L’attentat d’Argana soulève un autre élément troublant puisqu’il s’est produit le 28 avril 2011, c'est-à-dire deux mois après le déclenchement du "printemps marocain" insufflé par le mouvement du 20 février. Al Qaida au maghreb islamique (AQMI) avait démenti dans un communiqué toute implication dans cet attentat et avait même laissé entendre qu’une telle opération allait "à l’encontre des intérêts de la conjoncture  et des peuples de la région !", ceci au moment où les autorités marocaines, à travers les médias officiels annonçaient des accointances entre les auteurs de l’attentat et l’organisation djihadiste du Sahel.

Ces éléments suscitent des interrogations quant à la culpabilité de l’accusé. Comment expliquer qu’une délégation officielle soit venue promettre à Othmani "une nouvelle enquête indépendante" sur son dossier si des doutes sérieux ne pesaient pas sur sa condamnation ? Parallèlement, comment expliquer la dualité du comportement de l’administration marocaine face à cette affaire: d’une part, une attitude menaçante des services de sécurité qui exhortent l’intéressé de cesser de clamer son innocence et d’autre part, une justice qui promet de reconsidérer l’affaire ? 

Contacté par Lakome, Hassan Batar, coordinateur du collectif de soutien aux accusés dans l’affaire Argana et dont le frère Abdessamad a été condamné à 4 ans en première instance, puis à 10 en appel, nous affirme "qu’aucune preuve matérielle n’a été présentée dans les différentes phrases du procès.
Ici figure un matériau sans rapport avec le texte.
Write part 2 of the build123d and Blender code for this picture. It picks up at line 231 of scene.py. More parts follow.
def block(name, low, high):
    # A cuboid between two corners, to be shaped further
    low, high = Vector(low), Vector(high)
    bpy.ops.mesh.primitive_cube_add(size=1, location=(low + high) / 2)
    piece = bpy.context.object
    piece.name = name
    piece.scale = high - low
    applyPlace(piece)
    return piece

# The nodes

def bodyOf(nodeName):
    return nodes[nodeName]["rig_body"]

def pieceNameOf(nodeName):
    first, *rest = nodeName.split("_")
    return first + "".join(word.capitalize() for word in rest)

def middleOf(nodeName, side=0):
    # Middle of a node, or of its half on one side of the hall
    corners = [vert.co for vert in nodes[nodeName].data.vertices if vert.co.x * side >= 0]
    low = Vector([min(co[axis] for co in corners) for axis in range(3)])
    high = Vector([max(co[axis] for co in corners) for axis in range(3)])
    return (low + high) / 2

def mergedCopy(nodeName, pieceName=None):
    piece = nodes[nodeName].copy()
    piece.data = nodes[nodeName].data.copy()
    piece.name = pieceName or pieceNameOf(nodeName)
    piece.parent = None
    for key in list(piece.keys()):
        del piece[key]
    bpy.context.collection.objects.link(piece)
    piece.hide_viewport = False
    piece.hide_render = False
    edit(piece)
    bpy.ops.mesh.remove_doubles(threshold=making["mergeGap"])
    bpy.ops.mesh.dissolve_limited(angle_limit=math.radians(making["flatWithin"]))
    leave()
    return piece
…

Pas même un clou ! Sur les 54 noms de témoins figurant sur les procès verbaux de l’enquête, 15 seulement ont comparu devant le juge d’instruction et aucun devant le tribunal. La seule personne ayant témoigné devant la police attestant que Othmani lui avait acheté une perruque n’a pas été convoquée au procès comme le veut la procédure. Nous pensons que nos proches ont été victimes d’un procès inéquitable pour satisfaire les familles des 14 victimes françaises. Je rappelle que le ministre français des Affaires étrangères de l’époque était présent au Maroc le jour du verdict".
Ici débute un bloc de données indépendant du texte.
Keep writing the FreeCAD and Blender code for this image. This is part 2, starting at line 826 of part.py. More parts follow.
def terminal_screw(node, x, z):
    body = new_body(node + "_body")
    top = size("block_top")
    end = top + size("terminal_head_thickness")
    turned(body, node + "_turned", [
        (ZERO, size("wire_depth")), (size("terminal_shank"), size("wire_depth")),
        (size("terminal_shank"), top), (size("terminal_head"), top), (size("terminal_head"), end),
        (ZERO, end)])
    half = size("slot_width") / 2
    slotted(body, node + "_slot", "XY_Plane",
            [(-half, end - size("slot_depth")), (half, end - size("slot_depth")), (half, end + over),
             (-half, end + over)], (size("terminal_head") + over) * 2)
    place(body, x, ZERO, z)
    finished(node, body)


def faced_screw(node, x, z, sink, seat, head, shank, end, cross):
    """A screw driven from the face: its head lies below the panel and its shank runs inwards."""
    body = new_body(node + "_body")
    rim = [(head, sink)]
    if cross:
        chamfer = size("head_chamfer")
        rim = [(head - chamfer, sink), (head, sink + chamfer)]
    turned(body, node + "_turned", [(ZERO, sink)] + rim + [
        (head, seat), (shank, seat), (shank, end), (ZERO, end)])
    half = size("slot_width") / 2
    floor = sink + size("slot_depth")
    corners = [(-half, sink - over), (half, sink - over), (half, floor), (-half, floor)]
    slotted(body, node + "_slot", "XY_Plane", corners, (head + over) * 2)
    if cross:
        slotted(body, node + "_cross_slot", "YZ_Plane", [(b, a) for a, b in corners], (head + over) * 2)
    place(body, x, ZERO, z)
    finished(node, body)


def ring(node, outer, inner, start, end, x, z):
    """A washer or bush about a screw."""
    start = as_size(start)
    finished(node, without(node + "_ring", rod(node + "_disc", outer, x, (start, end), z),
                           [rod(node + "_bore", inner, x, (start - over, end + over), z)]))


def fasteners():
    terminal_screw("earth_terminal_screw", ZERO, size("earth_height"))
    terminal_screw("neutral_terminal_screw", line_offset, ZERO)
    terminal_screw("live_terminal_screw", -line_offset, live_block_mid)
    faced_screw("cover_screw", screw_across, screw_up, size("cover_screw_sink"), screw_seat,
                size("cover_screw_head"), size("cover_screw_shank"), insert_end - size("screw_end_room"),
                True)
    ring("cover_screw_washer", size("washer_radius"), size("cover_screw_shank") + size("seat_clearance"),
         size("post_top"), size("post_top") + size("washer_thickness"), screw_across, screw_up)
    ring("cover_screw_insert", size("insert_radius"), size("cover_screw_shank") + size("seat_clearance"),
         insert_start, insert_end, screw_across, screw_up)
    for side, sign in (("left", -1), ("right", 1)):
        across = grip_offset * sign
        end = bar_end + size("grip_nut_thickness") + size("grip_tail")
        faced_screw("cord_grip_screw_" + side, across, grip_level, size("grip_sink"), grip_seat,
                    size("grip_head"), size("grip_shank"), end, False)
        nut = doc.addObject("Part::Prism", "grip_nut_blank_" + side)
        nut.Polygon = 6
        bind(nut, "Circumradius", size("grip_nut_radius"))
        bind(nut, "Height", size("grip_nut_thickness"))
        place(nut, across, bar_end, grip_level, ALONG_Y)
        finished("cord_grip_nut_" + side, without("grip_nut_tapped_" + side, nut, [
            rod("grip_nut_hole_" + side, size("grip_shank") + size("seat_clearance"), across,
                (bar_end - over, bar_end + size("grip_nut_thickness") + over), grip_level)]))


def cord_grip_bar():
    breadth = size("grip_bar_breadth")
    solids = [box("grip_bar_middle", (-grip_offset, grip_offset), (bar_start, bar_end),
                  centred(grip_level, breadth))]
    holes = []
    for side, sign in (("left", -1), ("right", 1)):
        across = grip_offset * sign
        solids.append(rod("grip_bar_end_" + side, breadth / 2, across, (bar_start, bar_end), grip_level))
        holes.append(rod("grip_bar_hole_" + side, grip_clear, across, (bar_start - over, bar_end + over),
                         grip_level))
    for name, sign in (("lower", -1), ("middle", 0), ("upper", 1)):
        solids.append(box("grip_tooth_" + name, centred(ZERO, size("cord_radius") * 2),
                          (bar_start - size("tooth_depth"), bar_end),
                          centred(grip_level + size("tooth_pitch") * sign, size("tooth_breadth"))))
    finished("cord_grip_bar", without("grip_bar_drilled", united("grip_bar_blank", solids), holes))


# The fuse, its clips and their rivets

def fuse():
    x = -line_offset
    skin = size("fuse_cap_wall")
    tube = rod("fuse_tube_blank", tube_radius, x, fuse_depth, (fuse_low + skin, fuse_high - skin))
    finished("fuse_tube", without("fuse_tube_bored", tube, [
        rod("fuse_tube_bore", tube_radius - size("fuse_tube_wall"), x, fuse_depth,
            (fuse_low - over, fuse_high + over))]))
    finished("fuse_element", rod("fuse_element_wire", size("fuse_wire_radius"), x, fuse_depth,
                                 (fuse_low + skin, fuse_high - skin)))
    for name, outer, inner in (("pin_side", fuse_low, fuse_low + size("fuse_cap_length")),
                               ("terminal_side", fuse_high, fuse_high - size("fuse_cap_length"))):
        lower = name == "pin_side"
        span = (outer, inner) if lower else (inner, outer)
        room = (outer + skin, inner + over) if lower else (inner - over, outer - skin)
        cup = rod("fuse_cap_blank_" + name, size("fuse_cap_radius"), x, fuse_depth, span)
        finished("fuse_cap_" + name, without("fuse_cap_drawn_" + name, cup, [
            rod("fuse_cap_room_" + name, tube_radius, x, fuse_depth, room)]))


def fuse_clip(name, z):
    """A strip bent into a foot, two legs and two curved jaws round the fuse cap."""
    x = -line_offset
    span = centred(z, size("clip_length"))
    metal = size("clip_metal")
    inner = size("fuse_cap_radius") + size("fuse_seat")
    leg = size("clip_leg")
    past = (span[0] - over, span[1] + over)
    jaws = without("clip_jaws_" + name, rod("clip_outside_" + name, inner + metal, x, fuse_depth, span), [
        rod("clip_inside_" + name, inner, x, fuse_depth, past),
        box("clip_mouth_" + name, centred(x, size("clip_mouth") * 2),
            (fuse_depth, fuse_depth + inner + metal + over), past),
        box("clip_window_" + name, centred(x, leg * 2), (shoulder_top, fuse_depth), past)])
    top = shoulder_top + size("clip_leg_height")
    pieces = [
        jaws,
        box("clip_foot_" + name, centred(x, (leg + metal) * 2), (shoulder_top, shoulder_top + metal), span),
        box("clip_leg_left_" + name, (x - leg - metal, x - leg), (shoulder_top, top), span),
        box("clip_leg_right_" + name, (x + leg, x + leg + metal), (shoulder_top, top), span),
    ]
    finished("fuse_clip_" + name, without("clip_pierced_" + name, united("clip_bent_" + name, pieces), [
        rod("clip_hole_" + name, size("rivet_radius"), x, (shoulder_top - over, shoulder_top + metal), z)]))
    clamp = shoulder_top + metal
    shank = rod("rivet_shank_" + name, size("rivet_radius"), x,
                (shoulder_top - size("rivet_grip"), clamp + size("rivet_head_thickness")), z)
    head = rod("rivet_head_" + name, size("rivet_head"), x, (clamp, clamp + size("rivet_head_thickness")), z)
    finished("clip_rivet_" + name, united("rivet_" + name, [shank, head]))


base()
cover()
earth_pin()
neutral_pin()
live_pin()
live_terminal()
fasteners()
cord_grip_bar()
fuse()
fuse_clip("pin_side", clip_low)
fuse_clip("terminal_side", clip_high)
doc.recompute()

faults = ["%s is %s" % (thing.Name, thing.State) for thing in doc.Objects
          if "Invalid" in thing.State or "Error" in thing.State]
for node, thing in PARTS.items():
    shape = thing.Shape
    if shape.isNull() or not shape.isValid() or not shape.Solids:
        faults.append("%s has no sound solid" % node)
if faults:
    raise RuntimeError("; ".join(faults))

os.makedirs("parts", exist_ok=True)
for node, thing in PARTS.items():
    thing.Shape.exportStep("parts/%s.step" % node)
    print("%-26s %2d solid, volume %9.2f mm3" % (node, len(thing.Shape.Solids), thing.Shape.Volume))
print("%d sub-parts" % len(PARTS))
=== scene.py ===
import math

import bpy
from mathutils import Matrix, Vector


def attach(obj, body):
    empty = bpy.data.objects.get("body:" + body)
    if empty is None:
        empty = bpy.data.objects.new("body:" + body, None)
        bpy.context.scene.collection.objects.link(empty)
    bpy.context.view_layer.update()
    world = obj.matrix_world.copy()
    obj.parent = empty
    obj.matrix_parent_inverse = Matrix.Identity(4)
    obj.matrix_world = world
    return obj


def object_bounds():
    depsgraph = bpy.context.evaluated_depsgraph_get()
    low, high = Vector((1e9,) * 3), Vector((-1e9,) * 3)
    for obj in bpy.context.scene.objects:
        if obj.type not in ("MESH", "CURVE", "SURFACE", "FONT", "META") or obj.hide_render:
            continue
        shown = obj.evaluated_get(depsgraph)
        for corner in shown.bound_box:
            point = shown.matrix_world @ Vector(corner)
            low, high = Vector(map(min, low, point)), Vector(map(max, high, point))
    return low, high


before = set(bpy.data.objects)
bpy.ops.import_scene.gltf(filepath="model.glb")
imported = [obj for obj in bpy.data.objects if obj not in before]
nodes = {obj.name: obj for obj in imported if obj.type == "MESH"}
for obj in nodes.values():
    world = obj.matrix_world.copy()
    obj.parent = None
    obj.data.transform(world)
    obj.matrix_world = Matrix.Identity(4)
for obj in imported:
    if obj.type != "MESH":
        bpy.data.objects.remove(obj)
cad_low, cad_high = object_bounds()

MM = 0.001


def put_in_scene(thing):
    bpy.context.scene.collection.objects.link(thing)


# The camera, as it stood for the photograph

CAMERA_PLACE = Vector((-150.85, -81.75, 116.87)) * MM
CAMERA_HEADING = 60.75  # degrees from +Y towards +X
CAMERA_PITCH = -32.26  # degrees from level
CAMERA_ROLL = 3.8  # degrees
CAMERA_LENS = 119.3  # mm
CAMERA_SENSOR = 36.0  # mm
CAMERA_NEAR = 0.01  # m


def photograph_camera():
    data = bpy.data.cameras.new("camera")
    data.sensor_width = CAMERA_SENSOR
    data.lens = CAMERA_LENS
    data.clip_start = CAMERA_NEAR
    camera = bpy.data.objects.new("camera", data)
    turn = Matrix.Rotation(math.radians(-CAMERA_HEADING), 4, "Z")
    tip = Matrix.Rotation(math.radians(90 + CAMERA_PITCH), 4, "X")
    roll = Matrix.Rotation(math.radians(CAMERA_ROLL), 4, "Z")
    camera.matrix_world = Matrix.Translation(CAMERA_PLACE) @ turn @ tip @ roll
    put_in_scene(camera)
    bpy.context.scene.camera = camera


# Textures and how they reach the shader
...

Le cas Othmani mérite attention car il se distingue des autres cas d’islamistes condamnés à mort dans des affaires de terrorisme. En effet, tous les islamistes ayant commis des meurtres ou des assassinats se vantent de leurs actes devant les tribunaux considérant avoir agi "par devoir religieux", chose qui dans ces milieux est interprétée comme un acte de bravoure et de témérité. C’est le cas notamment pour Youssef Fikri et ses comparses, condamnés pour plusieurs meurtres à motivation religieuse en 2002, et qui n’hésitent pas devant la Cour de déclarer qu’ils récidiveraient si c’était à refaire. Othmani ne semble pas faire un cas d’école puisque, non seulement les actes pour lesquels il a été condamné demandent une grande conviction de revendication mais l’intéressé rejette en bloc toutes les accusations qui pèsent sur lui et cherche à clamer son innocence par tous les moyens y compris en intentant à sa vie par de longues grèves de la faim.

Rappelons que l’attentat d’Argana perpétré à l’été 2011 dans un café de la place Jamaa El Fna dans la ville ocre avait fait 17 morts et 20 blessés de nationalités différentes. Othmani a plaidé non coupable durant toute les phases du procès ce qui n’a pas empêché la Cour de le condamner à la peine capitale.